Investors home in on Brexit-proof UK student housing sector
Investors appear undeterred by an unsettled political and economic environment, even at a time of competition.
The UK’s student housing market is proving resilient at a time of uncertainty around the country’s economic prospects, with Asian investors leading the way.
While the focus remains on next March’s cut-off date, the impact of Brexit on the sector’s appeal to international investors has been debated ever since the UK voted in 2016 to leave the European Union. But, Asian investors in particular appear undeterred by an unsettled political and economic environment, even at a time of competition among domestic sector specialists, private equity investors and institutional capital.
“There has been significant interest and activity from Asia,” says Philip Hillman, JLL Head of Alternatives, UK. “UK student housing is rightly regarded by Asian investors as a defensive asset class.”
Malaysia’s Kumpulan Wang Persaraan (Diperbadankan) (KWAP) recently made its UK student housing debut, buying two assets in Birmingham and Edinburgh respectively close to University College of Birmingham and the Edinburgh Education Corridor.
In September, Singapore Press Holdings (SPH) entered the sector, ploughing £180.5 million (S$321 million) into a pan-UK portfolio. SPH, not known for its overseas acquisitions, joins the likes of fellow Singaporean investors Centurion and Mapletree in the sector. SPH, which said it expects sustained demand for UK student accommodation from both domestic and international students, follows in the footsteps of Singapore sovereign wealth fund GIC, a long-term investor in UK student housing, having entered a London joint venture with sector specialist Unite Group in 2012. The partnership, focused on development projects, is in place until 2022, some 17 years after GIC first entered the UK student housing sector via the Unite Capital Cities vehicle.
Applications from EU students for places at UK universities may have been affected by the political climate, dropping by five percent since 2016, according to the UK’s Universities and Colleges Admissions Service (UCAS). However, EU students represent just six percent of the UK’s international students, while the number of non-EU students is up 11 percent. China increased its number of applications for UK university places by 20 percent between 2017 and 2018, while the number of Indian students in the UK was up 36 percent over the same period.

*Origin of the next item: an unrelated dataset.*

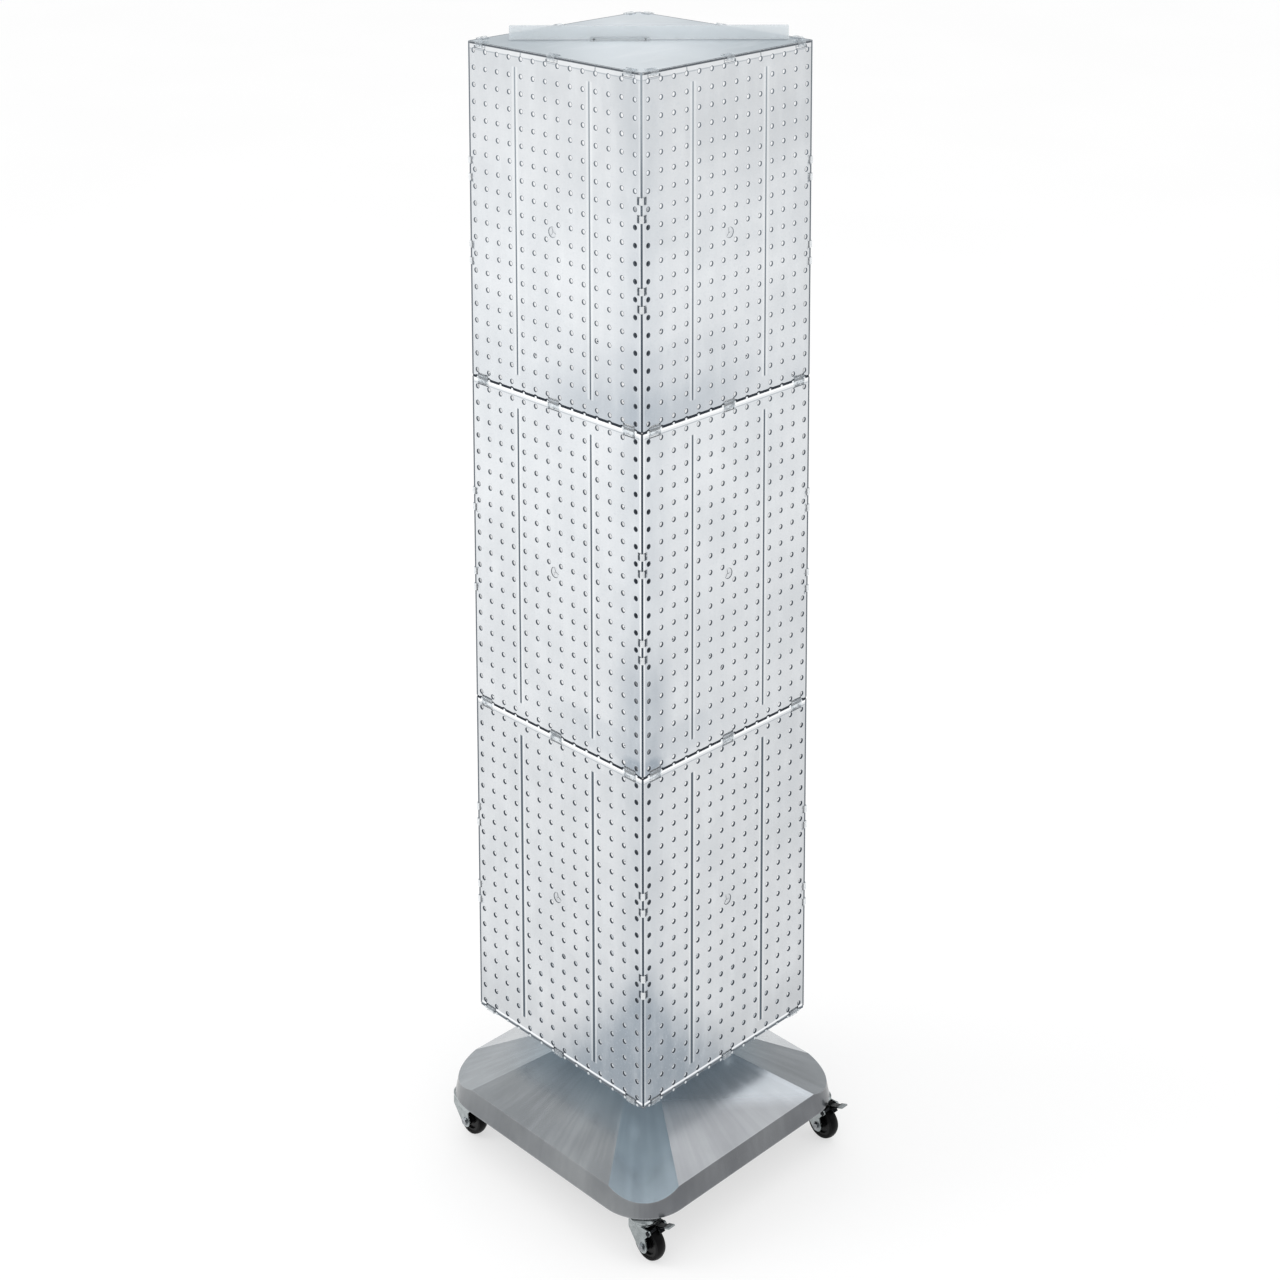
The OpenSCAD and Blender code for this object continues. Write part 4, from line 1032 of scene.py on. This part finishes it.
# ---------------------------------------------------------------- studio
def floor_material():
    m = Nodes("studio_floor")
    co = m.coords("Generated")
    n = m.noise(co, 60.0, 2.0)
    c = m.mix(m.ramp(n, 0.3, 0.7), (0.93, 0.93, 0.93), (0.95, 0.95, 0.95))
    p = m.principled(color=c, rough=0.6, spec=0.1)
    e = m.new("ShaderNodeEmission")
    m.put(e.inputs[0], (1.0, 1.0, 1.0))
    m.put(e.inputs[1], 1.04)
    mx = m.new("ShaderNodeMixShader")
    mx.inputs[0].default_value = 0.57
    m.put(mx.inputs[1], p)
    m.put(mx.inputs[2], e.outputs[0])
    m.mat.cycles.emission_sampling = "NONE"
    return m.finish(mx.outputs[0])


me = bpy.data.meshes.new("studio_floor")
R = 30.0
me.from_pydata([(-R, -R, 0), (R, -R, 0), (R, R, 0), (-R, R, 0)], [], [(0, 1, 2, 3)])
floor = new_object("studio_floor", me)
floor.data.materials.append(floor_material())

world = bpy.data.worlds.new("studio")
scene.world = world
world.use_nodes = True
wt = world.node_tree
wt.nodes.clear()
wout = wt.nodes.new("ShaderNodeOutputWorld")
bg_white = wt.nodes.new("ShaderNodeBackground")
bg_white.inputs[0].default_value = (1.0, 1.0, 1.0, 1)
bg_white.inputs[1].default_value = 1.0
bg_cam = wt.nodes.new("ShaderNodeBackground")
bg_cam.inputs[0].default_value = (1.0, 1.0, 1.0, 1)
bg_cam.inputs[1].default_value = 1.05
bg_refl = wt.nodes.new("ShaderNodeBackground")
tc = wt.nodes.new("ShaderNodeTexCoord")
sep = wt.nodes.new("ShaderNodeSeparateXYZ")
wt.links.new(tc.outputs["Generated"], sep.inputs[0])


def wmath(op, a, b):
    n = wt.nodes.new("ShaderNodeMath")
    n.operation = op
    for i, q in enumerate((a, b)):
        if isinstance(q, bpy.types.NodeSocket):
            wt.links.new(q, n.inputs[i])
        else:
            n.inputs[i].default_value = q
    return n.outputs[0]


def blob(direction, near, far, gain):
    """soft bright card in the reflections, around one direction (angles in degrees)"""
    d = Vector(direction).normalized()
    nrm = wt.nodes.new("ShaderNodeVectorMath")
    nrm.operation = "DOT_PRODUCT"
    wt.links.new(tc.outputs["Generated"], nrm.inputs[0])
    nrm.inputs[1].default_value = d
    mr = wt.nodes.new("ShaderNodeMapRange")
    mr.interpolation_type = "SMOOTHSTEP"
    wt.links.new(nrm.outputs["Value"], mr.inputs[0])
    for i, q in enumerate((math.cos(math.radians(far)), math.cos(math.radians(near)), 0.0, gain)):
        mr.inputs[i + 1].default_value = q
    return mr.outputs[0]


# reflections: an even grey room with a bright card up behind to the right and a smaller one on the left
total = wmath("ADD", 0.43, blob((0.115, 0.546, 0.829), 8, 34, 1.18))
total = wmath("ADD", total, blob((-0.91, 0.22, 0.35), 8, 38, 0.26))
total = wmath("ADD", total, blob((-0.03, 0.0, 1.0), 4, 26, 0.16))
bg_refl.inputs[0].default_value = (0.97, 0.99, 1.0, 1)
wt.links.new(total, bg_refl.inputs[1])
lp = wt.nodes.new("ShaderNodeLightPath")
m1 = wt.nodes.new("ShaderNodeMixShader")
wt.links.new(lp.outputs["Is Glossy Ray"], m1.inputs[0])
wt.links.new(bg_white.outputs[0], m1.inputs[1])
wt.links.new(bg_refl.outputs[0], m1.inputs[2])
m2 = wt.nodes.new("ShaderNodeMixShader")
wt.links.new(lp.outputs["Is Camera Ray"], m2.inputs[0])
wt.links.new(m1.outputs[0], m2.inputs[1])
wt.links.new(bg_cam.outputs[0], m2.inputs[2])
wt.links.new(m2.outputs[0], wout.inputs[0])


def area(name, loc, target, size, power, color=(1, 1, 1)):
    l = bpy.data.lights.new(name, "AREA")
    l.shape = "RECTANGLE"
    l.size, l.size_y = size
    l.energy = power
    l.color = color
    o = bpy.data.objects.new(name, l)
    scene.collection.objects.link(o)
    o.location = loc
    o.rotation_euler = (Vector(target) - Vector(loc)).to_track_quat("-Z", "Y").to_euler()
    return o


area("key_soft", (-2.6, -3.2, 3.6), (0, 0, 0.9), (2.6, 2.6), 55)
area("fill_soft", (3.6, 1.6, 3.2), (0, 0, 0.8), (2.4, 2.4), 14)

# ---------------------------------------------------------------- camera (view camera with a lens shift)
cd = bpy.data.cameras.new("camera")
cam = bpy.data.objects.new("camera", cd)
scene.collection.objects.link(cam)
scene.camera = cam
yaw, pitch, roll, foc = 0.81660 + math.pi / 2, 0.14770, -0.0077, 2258.30
ppx, ppy = 554.17, -28.81
fwd = Vector((math.cos(yaw) * math.cos(pitch), math.sin(yaw) * math.cos(pitch), -math.sin(pitch)))
right = fwd.cross(Vector((0, 0, 1))).normalized()
up = right.cross(fwd)
r2 = right * math.cos(roll) + up * math.sin(roll)
u2 = -right * math.sin(roll) + up * math.cos(roll)
rot = Matrix((r2, u2, -fwd)).transposed().to_4x4()
cam.matrix_world = Matrix.Translation((2.2732, -2.3057, 2.3186)) @ rot
cd.sensor_width = 36.0
cd.lens = foc / 1280 * 36.0
cd.clip_end = 200.0
SHIFT = ((640 - ppx) / 1280.0, -(640 - ppy) / 1280.0)
for i, attr in enumerate(("shift_x", "shift_y")):
    drv = cd.driver_add(attr).driver
    drv.type = "SCRIPTED"
    var = drv.variables.new()
    var.name = "m"
    var.type = "SINGLE_PROP"
    var.targets[0].id = cam
    var.targets[0].data_path = "rotation_mode"
    # the shift belongs to this view only: another view turns the camera by quaternion
    drv.expression = f"m * {SHIFT[i]:.6f}"

bpy.context.view_layer.update()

A spread of student nationalities is a good thing for investors, Hillman says.
“When a typical student housing scheme has as many as 50 nationalities in it, that’s also a great diversifier,” he says. “For investors, rental income coming from such a spread around the globe means very little risk if one particular nationality faces an economic downturn back home.”
Investors with a focus on London will enjoy the added benefit of capital growth in one of the world’s most desirable real estate markets, says Hillman.
“International investors putting capital to work in London student housing know that they are also getting access to real estate in the center of a global city,” he says. “Thinking beyond a building’s current use is perfectly normal – it’s a London real estate deal as much as it’s a student housing purchase.”
London, says Hillman, offers investors some of the UK’s “best-in-class” student housing, with the city rated top for students globally by QS Ranking in 2018.
Although at the back of many investor’s minds, it’s been a case of business as usual since the Brexit vote. UK listed sector specialist GCP Student Living, which has a focus on the UK capital, recently said it had seen no detrimental impact on its portfolio from Brexit negotiations.
“Education remains one of the UK’s most valuable exports and London remains a cosmopolitan, global center of academic excellence,” the investor’s chairman, Robert Peto told shareholders.
Even in economic downturns, the sector can prove “counter-cyclical”, Hillman says, with higher education enjoying greater appeal during periods of lower employment.
“It’s considered alternative – but “alternative” in the sense that it is driven by demographics rather than by investment cycles.”
Hillman, who foresees more international investment, says that despite concern among lecturers and researchers over the outcome of Brexit, there is no reason to doubt the appeal of the UK’s growing student housing sector.
“International students and international investors seems like the perfect match,” he says. “We will undoubtedly see more of both.”